== Rows ==
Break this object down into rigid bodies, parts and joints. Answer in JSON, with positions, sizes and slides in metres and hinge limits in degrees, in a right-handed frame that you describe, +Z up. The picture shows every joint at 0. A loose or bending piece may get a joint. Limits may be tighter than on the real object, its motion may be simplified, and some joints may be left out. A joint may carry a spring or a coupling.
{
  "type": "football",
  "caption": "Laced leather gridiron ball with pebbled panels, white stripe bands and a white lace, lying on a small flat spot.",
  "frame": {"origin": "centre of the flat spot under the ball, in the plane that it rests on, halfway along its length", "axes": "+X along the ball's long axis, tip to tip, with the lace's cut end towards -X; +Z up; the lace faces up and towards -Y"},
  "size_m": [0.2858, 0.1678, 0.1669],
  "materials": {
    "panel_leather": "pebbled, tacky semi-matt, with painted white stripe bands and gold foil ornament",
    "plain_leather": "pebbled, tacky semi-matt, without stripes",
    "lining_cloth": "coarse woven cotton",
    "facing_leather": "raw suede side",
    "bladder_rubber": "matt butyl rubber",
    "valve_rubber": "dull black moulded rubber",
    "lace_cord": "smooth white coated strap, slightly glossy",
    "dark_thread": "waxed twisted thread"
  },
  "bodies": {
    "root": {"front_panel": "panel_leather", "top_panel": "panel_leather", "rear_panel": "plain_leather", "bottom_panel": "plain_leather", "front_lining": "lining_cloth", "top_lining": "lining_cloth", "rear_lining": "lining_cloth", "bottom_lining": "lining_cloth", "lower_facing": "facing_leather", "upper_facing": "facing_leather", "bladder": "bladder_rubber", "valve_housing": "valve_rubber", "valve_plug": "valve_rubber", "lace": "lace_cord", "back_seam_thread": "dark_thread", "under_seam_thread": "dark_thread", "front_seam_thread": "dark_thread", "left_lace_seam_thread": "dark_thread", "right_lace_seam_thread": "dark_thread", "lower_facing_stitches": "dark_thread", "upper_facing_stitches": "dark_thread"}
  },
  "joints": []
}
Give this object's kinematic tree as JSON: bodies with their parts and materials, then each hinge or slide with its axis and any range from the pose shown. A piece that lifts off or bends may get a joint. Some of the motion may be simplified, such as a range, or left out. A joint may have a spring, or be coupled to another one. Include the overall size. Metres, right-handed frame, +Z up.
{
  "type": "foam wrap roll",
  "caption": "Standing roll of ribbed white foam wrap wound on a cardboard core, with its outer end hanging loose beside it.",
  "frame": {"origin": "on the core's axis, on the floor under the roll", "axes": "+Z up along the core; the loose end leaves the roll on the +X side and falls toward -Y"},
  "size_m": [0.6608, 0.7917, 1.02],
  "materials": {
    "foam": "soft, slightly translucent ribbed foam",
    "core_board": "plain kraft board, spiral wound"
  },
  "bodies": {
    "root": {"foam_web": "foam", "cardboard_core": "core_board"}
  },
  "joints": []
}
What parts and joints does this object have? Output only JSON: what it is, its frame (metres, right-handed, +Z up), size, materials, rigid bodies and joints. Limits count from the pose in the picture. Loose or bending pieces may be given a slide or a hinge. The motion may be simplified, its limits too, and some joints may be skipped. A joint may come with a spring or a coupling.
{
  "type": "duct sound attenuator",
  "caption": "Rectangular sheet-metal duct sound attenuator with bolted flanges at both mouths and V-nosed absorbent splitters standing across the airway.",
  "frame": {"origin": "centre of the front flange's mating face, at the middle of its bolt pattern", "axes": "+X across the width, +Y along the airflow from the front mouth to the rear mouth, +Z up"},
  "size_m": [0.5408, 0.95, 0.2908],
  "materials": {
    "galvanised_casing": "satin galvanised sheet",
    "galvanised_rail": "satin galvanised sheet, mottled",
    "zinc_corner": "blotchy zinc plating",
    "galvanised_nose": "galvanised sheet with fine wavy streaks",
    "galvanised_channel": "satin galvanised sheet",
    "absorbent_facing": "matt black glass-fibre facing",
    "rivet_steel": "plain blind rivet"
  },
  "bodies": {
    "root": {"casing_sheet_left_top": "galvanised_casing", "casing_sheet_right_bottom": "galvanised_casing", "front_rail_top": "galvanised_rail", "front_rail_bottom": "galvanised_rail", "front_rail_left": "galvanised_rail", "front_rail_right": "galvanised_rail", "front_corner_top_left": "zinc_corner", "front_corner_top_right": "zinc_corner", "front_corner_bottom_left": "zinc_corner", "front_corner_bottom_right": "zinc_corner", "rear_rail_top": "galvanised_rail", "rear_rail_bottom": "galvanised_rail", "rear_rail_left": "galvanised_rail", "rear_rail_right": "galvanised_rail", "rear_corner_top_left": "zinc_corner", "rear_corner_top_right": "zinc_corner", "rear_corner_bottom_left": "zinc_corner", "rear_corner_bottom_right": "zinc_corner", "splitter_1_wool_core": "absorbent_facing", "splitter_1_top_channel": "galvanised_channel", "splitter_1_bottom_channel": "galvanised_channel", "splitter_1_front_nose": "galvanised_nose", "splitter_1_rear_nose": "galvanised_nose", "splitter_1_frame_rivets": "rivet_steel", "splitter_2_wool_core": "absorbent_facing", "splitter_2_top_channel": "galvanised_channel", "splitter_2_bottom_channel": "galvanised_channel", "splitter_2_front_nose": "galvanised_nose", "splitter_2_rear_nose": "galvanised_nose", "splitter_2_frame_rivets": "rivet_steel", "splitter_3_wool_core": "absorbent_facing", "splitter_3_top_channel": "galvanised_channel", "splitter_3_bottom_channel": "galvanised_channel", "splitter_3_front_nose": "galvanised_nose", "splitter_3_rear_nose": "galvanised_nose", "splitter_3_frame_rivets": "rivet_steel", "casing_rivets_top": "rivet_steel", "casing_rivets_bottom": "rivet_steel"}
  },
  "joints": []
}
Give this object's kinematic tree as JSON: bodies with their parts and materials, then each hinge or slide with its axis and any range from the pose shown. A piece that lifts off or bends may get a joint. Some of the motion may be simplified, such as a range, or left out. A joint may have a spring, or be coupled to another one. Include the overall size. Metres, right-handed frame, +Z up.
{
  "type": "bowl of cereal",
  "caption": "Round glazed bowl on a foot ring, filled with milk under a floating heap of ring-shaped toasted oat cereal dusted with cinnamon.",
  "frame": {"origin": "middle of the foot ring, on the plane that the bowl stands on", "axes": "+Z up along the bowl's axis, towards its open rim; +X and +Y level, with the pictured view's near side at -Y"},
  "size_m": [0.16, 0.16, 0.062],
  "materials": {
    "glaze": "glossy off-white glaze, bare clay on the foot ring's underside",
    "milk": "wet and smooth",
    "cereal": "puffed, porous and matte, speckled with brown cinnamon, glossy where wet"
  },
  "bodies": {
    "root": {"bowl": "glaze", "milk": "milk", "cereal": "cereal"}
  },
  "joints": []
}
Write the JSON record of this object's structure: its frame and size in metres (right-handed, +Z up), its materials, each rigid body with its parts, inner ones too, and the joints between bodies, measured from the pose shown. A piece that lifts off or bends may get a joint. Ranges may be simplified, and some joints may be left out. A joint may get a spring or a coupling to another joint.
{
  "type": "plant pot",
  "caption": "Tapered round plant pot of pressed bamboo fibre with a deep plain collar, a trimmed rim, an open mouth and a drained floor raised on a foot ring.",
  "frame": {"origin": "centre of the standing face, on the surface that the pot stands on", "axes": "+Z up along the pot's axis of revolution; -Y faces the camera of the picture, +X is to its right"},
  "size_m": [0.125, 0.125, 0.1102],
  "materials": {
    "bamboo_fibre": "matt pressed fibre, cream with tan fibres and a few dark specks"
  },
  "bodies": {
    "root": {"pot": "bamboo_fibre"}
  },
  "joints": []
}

== What the task asks ==
Copy out each line above, character for character.

== Solution to this task ==
Break this object down into rigid bodies, parts and joints. Answer in JSON, with positions, sizes and slides in metres and hinge limits in degrees, in a right-handed frame that you describe, +Z up. The picture shows every joint at 0. A loose or bending piece may get a joint. Limits may be tighter than on the real object, its motion may be simplified, and some joints may be left out. A joint may carry a spring or a coupling.
{
  "type": "football",
  "caption": "Laced leather gridiron ball with pebbled panels, white stripe bands and a white lace, lying on a small flat spot.",
  "frame": {"origin": "centre of the flat spot under the ball, in the plane that it rests on, halfway along its length", "axes": "+X along the ball's long axis, tip to tip, with the lace's cut end towards -X; +Z up; the lace faces up and towards -Y"},
  "size_m": [0.2858, 0.1678, 0.1669],
  "materials": {
    "panel_leather": "pebbled, tacky semi-matt, with painted white stripe bands and gold foil ornament",
    "plain_leather": "pebbled, tacky semi-matt, without stripes",
    "lining_cloth": "coarse woven cotton",
    "facing_leather": "raw suede side",
    "bladder_rubber": "matt butyl rubber",
    "valve_rubber": "dull black moulded rubber",
    "lace_cord": "smooth white coated strap, slightly glossy",
    "dark_thread": "waxed twisted thread"
  },
  "bodies": {
    "root": {"front_panel": "panel_leather", "top_panel": "panel_leather", "rear_panel": "plain_leather", "bottom_panel": "plain_leather", "front_lining": "lining_cloth", "top_lining": "lining_cloth", "rear_lining": "lining_cloth", "bottom_lining": "lining_cloth", "lower_facing": "facing_leather", "upper_facing": "facing_leather", "bladder": "bladder_rubber", "valve_housing": "valve_rubber", "valve_plug": "valve_rubber", "lace": "lace_cord", "back_seam_thread": "dark_thread", "under_seam_thread": "dark_thread", "front_seam_thread": "dark_thread", "left_lace_seam_thread": "dark_thread", "right_lace_seam_thread": "dark_thread", "lower_facing_stitches": "dark_thread", "upper_facing_stitches": "dark_thread"}
  },
  "joints": []
}
Give this object's kinematic tree as JSON: bodies with their parts and materials, then each hinge or slide with its axis and any range from the pose shown. A piece that lifts off or bends may get a joint. Some of the motion may be simplified, such as a range, or left out. A joint may have a spring, or be coupled to another one. Include the overall size. Metres, right-handed frame, +Z up.
{
  "type": "foam wrap roll",
  "caption": "Standing roll of ribbed white foam wrap wound on a cardboard core, with its outer end hanging loose beside it.",
  "frame": {"origin": "on the core's axis, on the floor under the roll", "axes": "+Z up along the core; the loose end leaves the roll on the +X side and falls toward -Y"},
  "size_m": [0.6608, 0.7917, 1.02],
  "materials": {
    "foam": "soft, slightly translucent ribbed foam",
    "core_board": "plain kraft board, spiral wound"
  },
  "bodies": {
    "root": {"foam_web": "foam", "cardboard_core": "core_board"}
  },
  "joints": []
}
What parts and joints does this object have? Output only JSON: what it is, its frame (metres, right-handed, +Z up), size, materials, rigid bodies and joints. Limits count from the pose in the picture. Loose or bending pieces may be given a slide or a hinge. The motion may be simplified, its limits too, and some joints may be skipped. A joint may come with a spring or a coupling.
{
  "type": "duct sound attenuator",
  "caption": "Rectangular sheet-metal duct sound attenuator with bolted flanges at both mouths and V-nosed absorbent splitters standing across the airway.",
  "frame": {"origin": "centre of the front flange's mating face, at the middle of its bolt pattern", "axes": "+X across the width, +Y along the airflow from the front mouth to the rear mouth, +Z up"},
  "size_m": [0.5408, 0.95, 0.2908],
  "materials": {
    "galvanised_casing": "satin galvanised sheet",
    "galvanised_rail": "satin galvanised sheet, mottled",
    "zinc_corner": "blotchy zinc plating",
    "galvanised_nose": "galvanised sheet with fine wavy streaks",
    "galvanised_channel": "satin galvanised sheet",
    "absorbent_facing": "matt black glass-fibre facing",
    "rivet_steel": "plain blind rivet"
  },
  "bodies": {
    "root": {"casing_sheet_left_top": "galvanised_casing", "casing_sheet_right_bottom": "galvanised_casing", "front_rail_top": "galvanised_rail", "front_rail_bottom": "galvanised_rail", "front_rail_left": "galvanised_rail", "front_rail_right": "galvanised_rail", "front_corner_top_left": "zinc_corner", "front_corner_top_right": "zinc_corner", "front_corner_bottom_left": "zinc_corner", "front_corner_bottom_right": "zinc_corner", "rear_rail_top": "galvanised_rail", "rear_rail_bottom": "galvanised_rail", "rear_rail_left": "galvanised_rail", "rear_rail_right": "galvanised_rail", "rear_corner_top_left": "zinc_corner", "rear_corner_top_right": "zinc_corner", "rear_corner_bottom_left": "zinc_corner", "rear_corner_bottom_right": "zinc_corner", "splitter_1_wool_core": "absorbent_facing", "splitter_1_top_channel": "galvanised_channel", "splitter_1_bottom_channel": "galvanised_channel", "splitter_1_front_nose": "galvanised_nose", "splitter_1_rear_nose": "galvanised_nose", "splitter_1_frame_rivets": "rivet_steel", "splitter_2_wool_core": "absorbent_facing", "splitter_2_top_channel": "galvanised_channel", "splitter_2_bottom_channel": "galvanised_channel", "splitter_2_front_nose": "galvanised_nose", "splitter_2_rear_nose": "galvanised_nose", "splitter_2_frame_rivets": "rivet_steel", "splitter_3_wool_core": "absorbent_facing", "splitter_3_top_channel": "galvanised_channel", "splitter_3_bottom_channel": "galvanised_channel", "splitter_3_front_nose": "galvanised_nose", "splitter_3_rear_nose": "galvanised_nose", "splitter_3_frame_rivets": "rivet_steel", "casing_rivets_top": "rivet_steel", "casing_rivets_bottom": "rivet_steel"}
  },
  "joints": []
}
Give this object's kinematic tree as JSON: bodies with their parts and materials, then each hinge or slide with its axis and any range from the pose shown. A piece that lifts off or bends may get a joint. Some of the motion may be simplified, such as a range, or left out. A joint may have a spring, or be coupled to another one. Include the overall size. Metres, right-handed frame, +Z up.
{
  "type": "bowl of cereal",
  "caption": "Round glazed bowl on a foot ring, filled with milk under a floating heap of ring-shaped toasted oat cereal dusted with cinnamon.",
  "frame": {"origin": "middle of the foot ring, on the plane that the bowl stands on", "axes": "+Z up along the bowl's axis, towards its open rim; +X and +Y level, with the pictured view's near side at -Y"},
  "size_m": [0.16, 0.16, 0.062],
  "materials": {
    "glaze": "glossy off-white glaze, bare clay on the foot ring's underside",
    "milk": "wet and smooth",
    "cereal": "puffed, porous and matte, speckled with brown cinnamon, glossy where wet"
  },
  "bodies": {
    "root": {"bowl": "glaze", "milk": "milk", "cereal": "cereal"}
  },
  "joints": []
}
Write the JSON record of this object's structure: its frame and size in metres (right-handed, +Z up), its materials, each rigid body with its parts, inner ones too, and the joints between bodies, measured from the pose shown. A piece that lifts off or bends may get a joint. Ranges may be simplified, and some joints may be left out. A joint may get a spring or a coupling to another joint.
{
  "type": "plant pot",
  "caption": "Tapered round plant pot of pressed bamboo fibre with a deep plain collar, a trimmed rim, an open mouth and a drained floor raised on a foot ring.",
  "frame": {"origin": "centre of the standing face, on the surface that the pot stands on", "axes": "+Z up along the pot's axis of revolution; -Y faces the camera of the picture, +X is to its right"},
  "size_m": [0.125, 0.125, 0.1102],
  "materials": {
    "bamboo_fibre": "matt pressed fibre, cream with tan fibres and a few dark specks"
  },
  "bodies": {
    "root": {"pot": "bamboo_fibre"}
  },
  "joints": []
}